Note that each process can still only ACCESS 2^32 bytes. But in my 9-bit page system, 2^9 processes could each access 2^32 pages simultaneously on a system with 2^41 physical bytes of memory (ignoring the need for a shared system address space in this gross oversimplification).
Note that if I change my page table to 32-bits and assign 9 of those bits to control and and 23 to page frame selection, the system can only MANAGE 2^32 bytes of memory (and that was more common than managing greater than 2^32 bytes).
You quote: "Frequently, on a 32-bit CPU , each page-table entry is 4 bytes long, but that size can vary as well. A 32-bit entry can point to one of 2^32 physical page frames. If frame size is 4 KB (2^12 ), then a system with 4-byte entries can address 2^44 bytes (or 16 TB ) of physical memory."
This is theoretical BS. A system that used all 32 bites of the page table entry as an index to page frames could not function. There would have to be some control bits in the page table.
The quotes you are taking from this book are highly misleading. Few (any?) 32-bit processors could even access 2^32 bytes of memory due to address line limitations.

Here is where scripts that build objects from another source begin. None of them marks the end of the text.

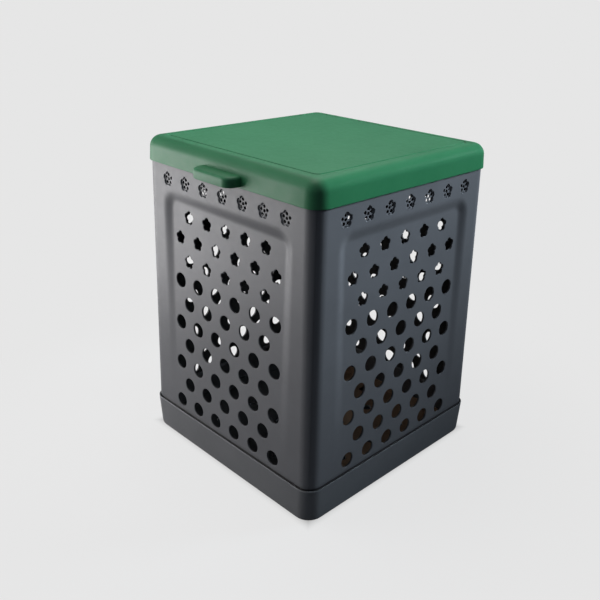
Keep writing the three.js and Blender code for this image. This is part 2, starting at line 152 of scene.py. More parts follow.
# To the camera the floor looks as pale as the backdrop, and right under the bin its glow fades
# out, as a painted contact shadow. To the bin it is a plain grey that throws a little light back
# on the walls' feet
floor_half = 6.0
blend_start, blend_end = 0.2, 0.5
painted_shadow_start, painted_shadow_end = 0.12, 0.152
floor_paint = bpy.data.materials.new("pale_floor")
floor_paint.use_nodes = True
floor_nodes = floor_paint.node_tree.nodes
floor_links = floor_paint.node_tree.links
floor_nodes.clear()
floor_rays = floor_nodes.new("ShaderNodeLightPath")
floor_dull = floor_nodes.new("ShaderNodeBsdfDiffuse")
floor_dull.inputs["Color"].default_value = (0.12, 0.12, 0.12, 1)
floor_matt = floor_nodes.new("ShaderNodeBsdfDiffuse")
floor_matt.inputs["Color"].default_value = (0.07, 0.07, 0.07, 1)
floor_glow = floor_nodes.new("ShaderNodeEmission")
floor_glow.inputs["Color"].default_value = (0.738, 0.738, 0.738, 1)
floor_far = floor_nodes.new("ShaderNodeEmission")
floor_far.inputs["Color"].default_value = pale
floor_sum = floor_nodes.new("ShaderNodeAddShader")
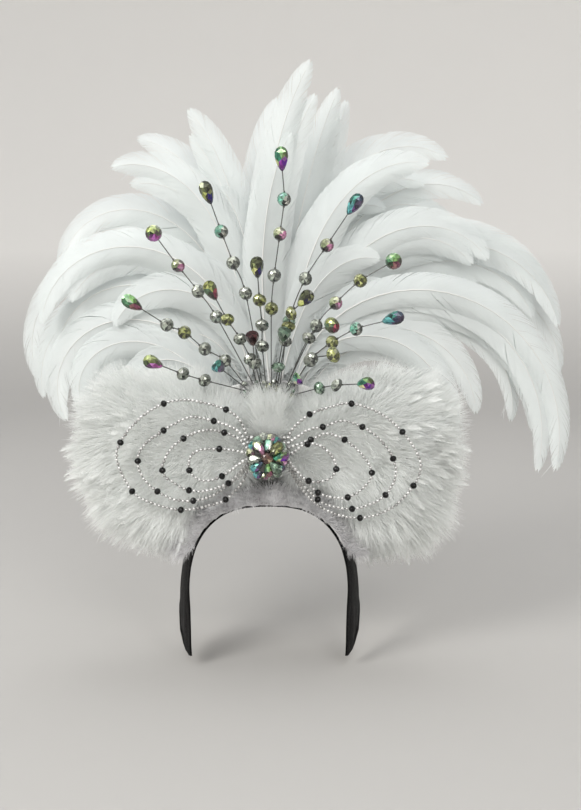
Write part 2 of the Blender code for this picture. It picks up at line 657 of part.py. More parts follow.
def bead_loop(name, index, route):
    """The tube of one string of beads: from the brooch's side, round its loop and back."""
    side = math.copysign(1.0, route[0][0])
    depth = -LOOP_FIRST_DEPTH - LOOP_DEPTH_STEP * index
    rise = LOOP_SEAT_STEP * (4 - index) - 1.0
    seat = side * (BROOCH_PAD_HALF + GAP)
    lead = side * (BROOCH_PAD_HALF + GAP + LOOP_LEAD)
    middle = [(x * LOOP_REACH, z * LOOP_REACH) for x, z in route]
    run = [(lead, BROOCH_Z + rise)] + middle + [(lead, BROOCH_Z - rise)]
    dense = closed_curve(run, 12)
    lengths = np.concatenate([[0.0], np.cumsum([np.linalg.norm(b - a) for a, b in zip(dense, dense[1:])])])
    count = round(lengths[-1] / STRING_PITCH)
    points = [(seat, BROOCH_Z + rise)]
    for i in range(count + 1):
        along = lengths[-1] * i / count
        points.append(tuple(np.interp(along, lengths, [p[axis] for p in dense]) for axis in (0, 1)))
    points.append((seat, BROOCH_Z - rise))
    curve = bpy.data.curves.new(name, "CURVE")
    curve.dimensions = "3D"
    curve.bevel_depth = STRING_DIAMETER / 2 * MM
    curve.bevel_resolution = 2
    curve.use_fill_caps = True
    spline = curve.splines.new("POLY")
    spline.points.add(len(points) - 1)
    for point, (x, z) in zip(spline.points, points):
        point.co = (x * MM, depth * MM, z * MM, 1.0)
    thing = bpy.data.objects.new(name, curve)
    bpy.context.scene.collection.objects.link(thing)
    return finish(thing, PEARL, 0.3)


def main():
    """Build the whole headdress."""
    clear_scene()
    cap_band()
    backing_panel()
    forehead_trim()
    side_fluff("fluff_left", -1.0)
    side_fluff("fluff_right", 1.0)
    centre_tuft()
    for number, row in enumerate(FRONT_PLUMES, 1):
        plume("plume_front_%d" % number, FRONT_QUILL_RADIUS, row)
    for number, row in enumerate(BACK_PLUMES, 1):
        plume("plume_back_%d" % number, BACK_QUILL_RADIUS, row)
    spray_plate()
    for number, row in enumerate(SPRIGS, 1):
        sprig("sprig_%d" % number, row)
    brooch()
    for number, route in enumerate(LEFT_LOOPS):
        bead_loop("loop_left_%d" % (number + 1), number, route)
    for number, route in enumerate(RIGHT_LOOPS):
        bead_loop("loop_right_%d" % (number + 1), number, route)


main()
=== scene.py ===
"""Carnival feather headdress: coque plumes, down, beads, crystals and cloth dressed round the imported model.

Metres, +Z up. The wearer faces -Y and the viewer's right is +X. The origin is the inside of the band's crown.
"""
import logging
import math
from dataclasses import dataclass
from enum import Enum
from typing import ClassVar, Iterable

import bmesh
import bpy
import numpy as np
from mathutils import Matrix, Vector


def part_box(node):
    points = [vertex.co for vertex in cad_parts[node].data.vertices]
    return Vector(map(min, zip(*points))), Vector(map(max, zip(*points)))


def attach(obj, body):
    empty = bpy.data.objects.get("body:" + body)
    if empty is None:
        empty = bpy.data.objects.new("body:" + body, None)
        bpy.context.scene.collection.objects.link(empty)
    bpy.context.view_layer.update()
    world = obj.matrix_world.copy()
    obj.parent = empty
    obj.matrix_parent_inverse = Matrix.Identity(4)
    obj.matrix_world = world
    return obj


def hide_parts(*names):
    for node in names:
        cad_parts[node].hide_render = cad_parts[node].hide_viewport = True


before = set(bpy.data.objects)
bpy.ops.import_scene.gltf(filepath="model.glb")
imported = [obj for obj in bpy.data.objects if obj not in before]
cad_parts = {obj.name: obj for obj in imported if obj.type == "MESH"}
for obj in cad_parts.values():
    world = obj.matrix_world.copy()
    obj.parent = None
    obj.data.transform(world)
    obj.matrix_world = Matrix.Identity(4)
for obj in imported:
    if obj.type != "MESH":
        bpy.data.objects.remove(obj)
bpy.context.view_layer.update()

LOG = logging.getLogger("headdress")
MM = 0.001
BODY = "root"
SEED = 4304
# Toward the viewer, and what drops the depth from a place
AHEAD = np.array((0.0, -1.0, 0.0))
FLAT = np.array((1.0, 0.0, 1.0))


# Shared helpers

def linear(red: float, green: float, blue: float) -> tuple[float, float, float, float]:
    """Turn screen colour shares into the linear colour that shaders take.

    Args:
        red: Screen red, 0 to 1.
        green: Screen green, 0 to 1.
        blue: Screen blue, 0 to 1.

    Returns:
        The linear colour with full alpha.
    """
    return tuple(c / 12.92 if c <= 0.04045 else ((c + 0.055) / 1.055) ** 2.4 for c in (red, green, blue)) + (1.0,)


def unit(vectors: np.ndarray) -> np.ndarray:
    """Scale vectors in the last axis to length one."""
    return vectors / np.maximum(np.linalg.norm(vectors, axis=-1, keepdims=True), 1e-12)


def smooth_run(points: np.ndarray, steps: int) -> np.ndarray:
    """Draw a smooth run through open points.

    Args:
        points: The points, one a row.
        steps: New points for each given span.

    Returns:
        The points of the smooth run, ends included.
    """
    run = np.concatenate([[2 * points[0] - points[1]], points, [2 * points[-1] - points[-2]]])
    result = []
    for a, b, c, d in zip(run, run[1:], run[2:], run[3:]):
        for i in range(steps):
            t = i / steps
            result.append(0.5 * (2 * b + (c - a) * t + (2 * a - 5 * b + 4 * c - d) * t ** 2
                                 + (3 * b - a - 3 * c + d) * t ** 3))
    result.append(run[-2])
    return np.array(result)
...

While it is possible that the use of logical pages could allow a processor to manage more memory that the logical address size suggests, that was not the purpose of managing memory in pages.
The purpose of paging—which in its normal and customary usage refers to the movement of virtual memory pages between physical page frames and secondary storage—is to allow processes to access more virtual memory than there was physical memory on the system.
There is an additional system of memory management that is (thankfully) dying out: segments. Segments also provided a means for systems to manage more physical memory than the logical address space would allow.